In the end, Yazen, Osama and Musa spent between four and seven months in prison. All three said that conditions had been relatively comfortable until the Hamas attack on 7 October, when their bedsheets, blankets, extra clothes and most of their food rations were removed, and all communication with the outside world was cut off, in what they described as collective punishment for the attack.
Other detainees have alleged that they were beaten, tear-gassed or had dogs set on them.
The Israeli Prison Service confirmed that it had put the prisons into emergency mode and “reduced the living conditions of the security prisoners” in response to the Hamas attack.
Yazen, Osama and Musa were all released early, because the exchange for Israeli hostages prioritised women and children. But, according to the most recent numbers from the prison service, there are still 2,873 people being held under administrative detention in Israeli jails.

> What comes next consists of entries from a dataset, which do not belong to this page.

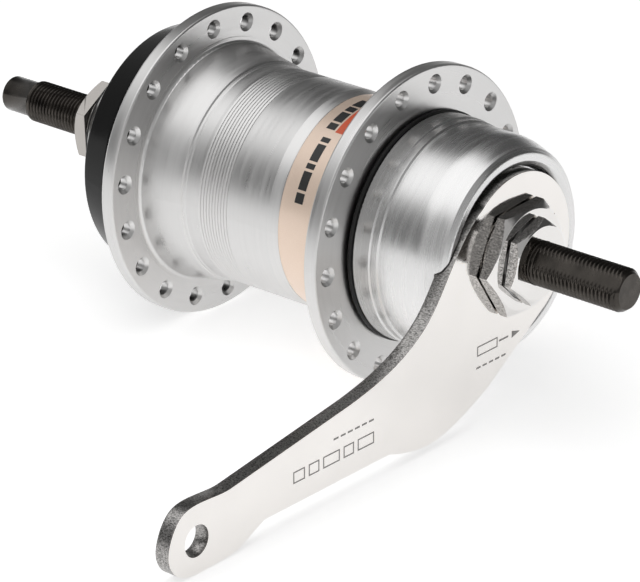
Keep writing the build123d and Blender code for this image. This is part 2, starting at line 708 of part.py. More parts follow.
def sun_gear():
    """Sun fixed on the axle, one tooth pointing at each planet."""
    return slab(outer_gear(SUN_TEETH, 0), GEAR_START, GEAR_END) - rod(
        AXLE_RADIUS + SEAT, GEAR_START - 1, GEAR_END + 1)


def planet_gear(index):
    """One planet, with a tooth space facing the sun and another facing the ring."""
    gear = slab(outer_gear(PLANET_TEETH, 180 / PLANET_TEETH), GEAR_START, GEAR_END)
    gear -= rod(PLANET_PIN + RUNNING, GEAR_START - 1, GEAR_END + 1)
    return about_axle(360 * index / PLANET_COUNT) * Pos(PLANET_ORBIT, 0, 0) * gear


def planet_pins():
    """Steel pins that the planets turn on."""
    pin = rod(PLANET_PIN, GEAR_START - 2.8, -1.4, PLANET_ORBIT)
    return around(PLANET_COUNT, pin)


def pawl_fixture(radius):
    """Round seat for a pawl's pivot."""
    return Pos(PIVOT_X, PIVOT_Z) * Circle(radius)


def pawl(low, high, fold):
    """Pawl in its own frame, folded inwards by an angle about its pivot."""
    finger = polygon((RATCHET_ROOT - 0.3, 0.55), (18.0, 0.55), (15.9, 4.5), (17.7, 5.6))
    blank = slab(finger + pawl_fixture(PIVOT_RADIUS), low, high)
    pivot = Pos(PIVOT_X, 0, PIVOT_Z)
    return pivot * about_axle(-fold) * pivot.inverse() * blank


def pawl_pocket(low, high):
    """Cutter for the room one pawl and its spring need in the part that holds them."""
    room = polygon((RATCHET_ROOT + 1, -1.2), (16.2, -1.2), (15.4, 4.2), (RATCHET_ROOT + 1, 6.4))
    return slab(room + pawl_fixture(PIVOT_RADIUS + RUNNING), low, high + PAWL_SPRING_SPACE)


def pawl_spring(high):
    """Wire loop round the pivot line, beside the pawl, with a leg along the finger."""
    wire = 0.2
    station = high + PAWL_SPRING_SPACE / 2
    loop = Pos(PIVOT_X, station, PIVOT_Z) * Rot(90, 0, 0) * Torus(0.8, wire)
    leg = Pos(PIVOT_X + 0.3, station, PIVOT_Z - 2.4) * Cylinder(wire, 3.2)
    return loop + leg


def ring_gear():
    """Internal gear with drive dogs and two pawl pockets at its drive end."""
    pitch_radius = MODULE * RING_TEETH / 2
    width = pi * MODULE / 2 + BACKLASH
    spaces = gear_outline(RING_TEETH, pitch_radius - ADDENDUM, pitch_radius + DEDENDUM, width,
                          180 / RING_TEETH)
    body = turned(
        (RING_HEAD_BORE, RING_START, 0),
        (PAWL_BODY, RING_START, 0.3),
        (PAWL_BODY, RING_HEAD_END, 0.5),
        (RING_OUTER, RING_HEAD_END + 0.6, 0.3),
        (RING_OUTER, GEAR_END, 0.3),
        (RING_BORE, GEAR_END, 0),
        (RING_BORE, RING_HEAD_END, 0),
        (RING_HEAD_BORE, RING_HEAD_END, 0),
    )
    body -= slab(spaces, GEAR_START - 0.3, GEAR_END + 1)
    body -= around(PAWL_COUNT, pawl_pocket(*DRIVE_PAWLS))
    face = -CLUTCH_DOG_WIDTH / 2 - 0.1
    dog = block((RING_HEAD_BORE - 1.8, RING_HEAD_BORE + 0.6),
                (RING_START + 0.5, RING_HEAD_END - 0.2), (face - 2.0, face))
    return body + around(CLUTCH_DOG_COUNT, dog)


def planet_carrier():
    """Cage of two plates and four posts that holds the planets and the low-gear pawls."""
    drive_plate = tube(7.5, 15.6, GEAR_START - 2.6, GEAR_START - 0.3)
    brake_plate = tube(AXLE_RADIUS + RUNNING, PAWL_BODY, *CARRIER_PLATE)
    brake_plate -= around(PAWL_COUNT, pawl_pocket(*LOW_PAWLS))
    hub = tube(AXLE_RADIUS + RUNNING, CARRIER_HUB, CARRIER_PLATE[1] - 0.6, CARRIER_HUB_END)
    post = rod(CARRIER_POST, GEAR_START - 1, GEAR_END + 1, CARRIER_POST_CIRCLE)
    carrier = drive_plate + brake_plate + hub
    carrier += around(PLANET_COUNT, post, 180 / PLANET_COUNT)
    pin_hole = rod(PLANET_PIN + SEAT, GEAR_START - 3, -1.3, PLANET_ORBIT)
    return carrier - around(PLANET_COUNT, pin_hole)


# ------------------------------------------------------------------ coaster brake

def cam_outline():
    """Six ramps that lift the rollers as the cam turns backwards."""
    edges = []
    span = 360 / CAM_LOBES
    step_angle = SHOE_ANGLE - ROLLER_OFFSET + CAM_CONTACT * span
    for k in range(CAM_LOBES):
        end = step_angle + k * span
        ramp = [polar(CAM_LOW_RADIUS + CAM_RISE * share, end - share * span)
                for share in (1, 0.67, 0.33, 0)]
        edges.append(Spline(*ramp))
        edges.append(Line(polar(CAM_LOW_RADIUS, end), polar(CAM_LOW_RADIUS + CAM_RISE, end)))
    return make_face(edges)


def brake_cam():
    """Cam that the planet carrier turns backwards to apply the brake."""
    bore = rod(AXLE_RADIUS + RUNNING, CAM_START - 1, SHOE_END + 1)
    return slab(cam_outline(), CAM_START, SHOE_END) - bore


def cam_clutch_spring():
    """Coil that grips the carrier's hub when it turns backwards and takes the cam with it."""
    wire = 0.45
    return coil(CARRIER_HUB + wire + 0.3, wire, 1.1, CARRIER_PLATE[1] + 0.2, CAM_START - 0.1)


def shoe_place(index):
    """Direction of one shoe's centre."""
    return about_axle(SHOE_ANGLE + 360 * index / SHOE_COUNT)


def brake_shoe(index):
    """Curved friction shoe, grooved for the ring that pulls the shoes in."""
    wedge = polygon((0, 0), polar(60, -SHOE_HALF_SPAN), (60, 0), polar(60, SHOE_HALF_SPAN))
    shoe = tube(SHOE_INNER, SHOE_OUTER, SHOE_START, SHOE_END) & slab(wedge, SHOE_START, SHOE_END)
    shoe -= tube(SHOE_GROOVE, SHOE_OUTER + 1, SHOE_RING - 0.8, SHOE_RING + 0.8)
    return shoe_place(index) * shoe


def shoe_rollers(index):
    """Two rollers that ride between the cam and one shoe."""
    rollers = [about_axle(side * ROLLER_OFFSET)
               * rod(ROLLER_RADIUS, SHOE_START, SHOE_END, ROLLER_CIRCLE) for side in (-1, 1)]
    return [shoe_place(index) * roller for roller in rollers]


def shoe_spring_ring():
    """Split wire ring in the shoes' groove."""
    ring = Pos(0, SHOE_RING, 0) * Rot(90, 0, 0) * Torus(SHOE_GROOVE + 1.15, 0.5)
    gap = block((15, 22), (SHOE_START, SHOE_END), (-1, 1))
    return ring - about_axle(SHOE_ANGLE + 180 / SHOE_COUNT) * gap


# ------------------------------------------------------------------ assembly

def bearing_nodes():
    """Balls and retainers of the three bearings, by node name."""
    nodes = {}
    shell = (SHELL_BALL_CIRCLE, SHELL_BALL)
    driver_race = (DRIVER_BALL_CIRCLE, DRIVER_BALL)
    for name, sizes, station, count, half_width in (
            ("drive_side", shell, DRIVE_BALLS, SHELL_BALL_COUNT, 0.9),
            ("brake_side", shell, BRAKE_BALLS, SHELL_BALL_COUNT, 0.9),
            ("driver", driver_race, DRIVER_BALLS, DRIVER_BALL_COUNT, 0.6)):
        nodes[name + "_balls"] = ball_set(*sizes, station, count)
        nodes[name + "_ball_retainer"] = retainer(*sizes, station, count, half_width)
    return nodes


def all_nodes():
    """Every sub-part by name."""
    nodes = {
        "hub_shell": hub_shell(),
        "label_band": label_band(),
        "drive_side_ball_cup": drive_side_ball_cup(),
        "brake_side_ball_cup": brake_side_ball_cup(),
        "low_gear_ratchet": low_gear_ratchet(),
        "brake_drum": brake_drum(),
        "axle": axle(),
        "push_rod": push_rod(),
        "axle_key": axle_key(),
        "rod_return_spring": rod_return_spring(),
        "drive_side_cone": drive_side_cone(),
        "drive_side_cone_seal": drive_side_cone_seal(),
        "drive_side_locknut": drive_side_locknut(),
        "brake_cone": brake_cone(),
        "cover_seal": cover_seal(),
        "brake_cover": brake_cover(),
        "arm_spacer": arm_spacer(),
        "brake_arm": brake_arm(),
        "arm_nut": arm_nut(),
        "brake_side_locknut": brake_side_locknut(),
        "driver": driver(),
        "driver_dust_cap": driver_dust_cap(),
        "sliding_clutch": sliding_clutch(),
        "sun_gear": sun_gear(),
        "ring_gear": ring_gear(),
        "planet_carrier": planet_carrier(),
        "planet_pins": planet_pins(),
        "brake_cam": brake_cam(),
        "cam_clutch_spring": cam_clutch_spring(),
        "shoe_spring_ring": shoe_spring_ring(),
        "ring_pawl_springs": around(PAWL_COUNT, pawl_spring(DRIVE_PAWLS[1])),
        "carrier_pawl_springs": around(PAWL_COUNT, pawl_spring(LOW_PAWLS[1])),
    }
    nodes.update(bearing_nodes())
    for k in range(PLANET_COUNT):
        nodes[f"planet_gear_{k + 1}"] = planet_gear(k)
    for k in range(PAWL_COUNT):
        turn = about_axle(360 * k / PAWL_COUNT)
        nodes[f"ring_pawl_{k + 1}"] = turn * pawl(*DRIVE_PAWLS, 0)
        nodes[f"carrier_pawl_{k + 1}"] = turn * pawl(*LOW_PAWLS, PAWL_FOLD)
    for k in range(SHOE_COUNT):
        nodes[f"brake_shoe_{k + 1}"] = brake_shoe(k)
        nodes[f"shoe_rollers_{k + 1}"] = shoe_rollers(k)
    return nodes


def main():
    """Write one STEP file for each node."""
    os.makedirs("parts", exist_ok=True)
    for name, shape in all_nodes().items():
        solids = Compound(shape) if isinstance(shape, list) else shape
        export_step(solids, f"parts/{name}.step")


main()
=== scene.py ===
"""Looks of the bicycle hub gear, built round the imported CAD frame. Lengths are in metres."""

import json
from math import cos, pi, radians, sin

import bpy
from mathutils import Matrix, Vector


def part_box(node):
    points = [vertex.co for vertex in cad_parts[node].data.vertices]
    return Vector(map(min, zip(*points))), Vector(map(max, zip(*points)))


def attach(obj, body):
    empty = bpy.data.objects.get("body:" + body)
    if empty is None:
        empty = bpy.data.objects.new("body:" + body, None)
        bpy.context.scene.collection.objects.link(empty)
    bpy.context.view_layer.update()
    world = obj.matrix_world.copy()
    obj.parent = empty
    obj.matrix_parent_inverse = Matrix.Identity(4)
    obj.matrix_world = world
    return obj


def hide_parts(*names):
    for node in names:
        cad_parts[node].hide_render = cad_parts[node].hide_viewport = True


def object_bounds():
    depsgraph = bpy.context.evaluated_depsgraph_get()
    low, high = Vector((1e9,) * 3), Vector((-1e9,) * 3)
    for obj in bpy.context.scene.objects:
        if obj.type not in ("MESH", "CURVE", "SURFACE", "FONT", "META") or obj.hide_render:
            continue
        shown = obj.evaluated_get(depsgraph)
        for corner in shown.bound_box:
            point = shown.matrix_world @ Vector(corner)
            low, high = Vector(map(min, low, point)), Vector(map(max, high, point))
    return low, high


MM = 0.001

# ---- camera: the angle, distance and lens of a long product shot ----
CAMERA_AZIMUTH = radians(130.57)   # 0 looks along +Y
CAMERA_ELEVATION = radians(23.60)
CAMERA_DISTANCE = 0.861
CAMERA_AIM = Vector((0.0064, 0.0055, -0.0197))
CAMERA_LENS = 224.5                # on the default 36 mm sensor
CAMERA_REACH = 20.0

# ---- light tent ----
WALL_LEVEL = 0.40
SKY_PATCHES = (                    # towards, full within and gone beyond (degrees), level
    ((-0.65, -0.45, 0.60), 24, 36, 0.08),
    ((-0.70, 0.50, 0.45), 26, 38, 0.07),
    ((0.75, -0.65, 0.15), 12, 24, 0.17),
    ((0.25, -0.20, 0.95), 26, 40, 1.35),
)
FLOOR_GLOW = 0.6
FLOOR_RADIUS = 3.0
FLOOR_SIDES = 48

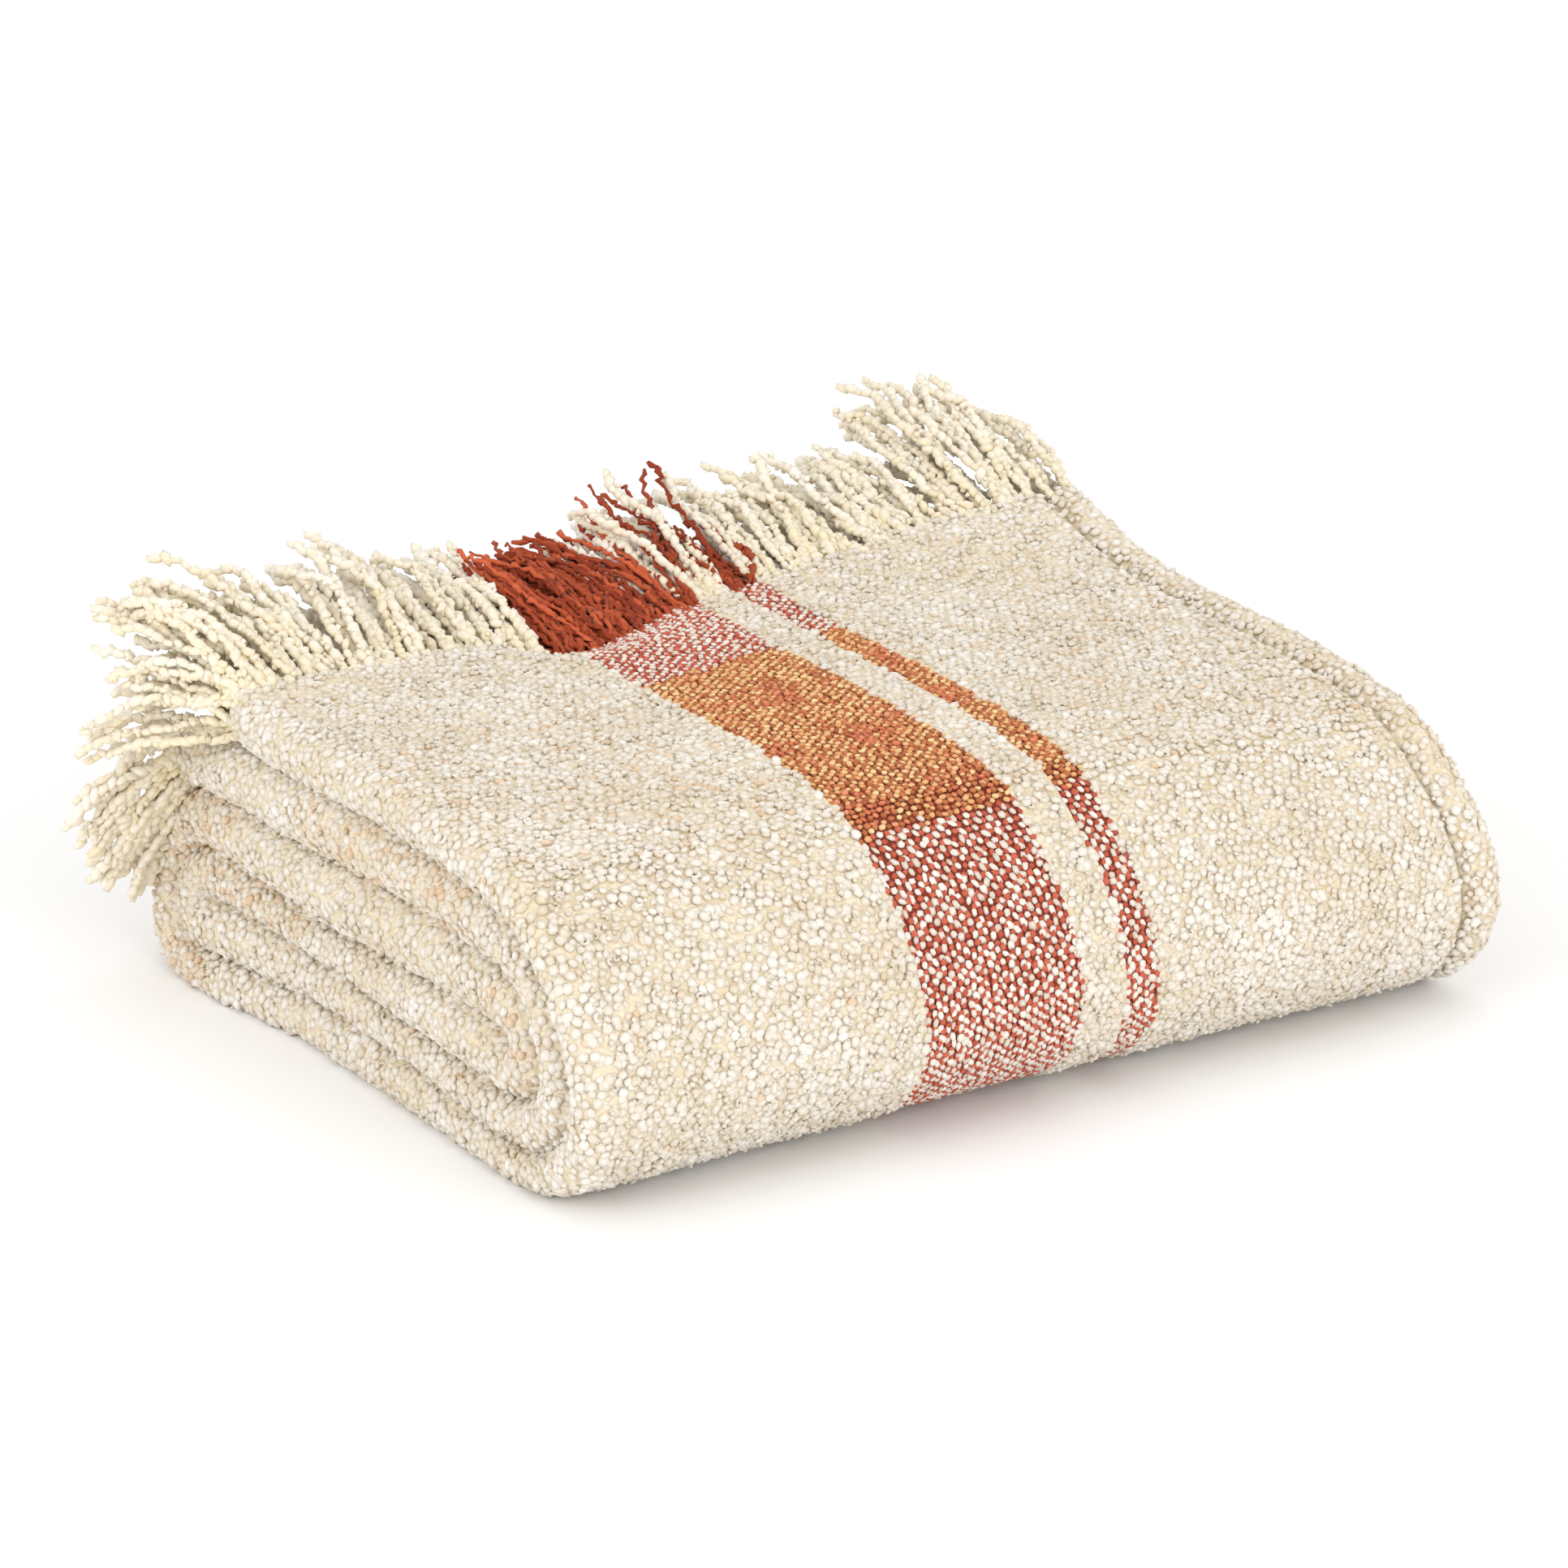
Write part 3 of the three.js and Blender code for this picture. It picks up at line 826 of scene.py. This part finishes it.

The day after he got home, Musa was back in his room, where he had been grabbed from his bed by the Israeli military four months earlier. The wardrobe doors, smashed by a bullet, had been taken off to be replaced, but the room had otherwise been put back together carefully by his parents. Musa had expected to be in prison much longer, he said. His lawyer had told him there was a 90% chance his detention would be extended.
All three boys said they wanted to try to finish school. But living under the constant threat of being locked up again was its own “kind of psychological detention”, Musa said.
“They released us into a bigger prison”, Yazen said.
“There is no peace,” Yazen’s mother said, looking over at him. “They can take you at any time.”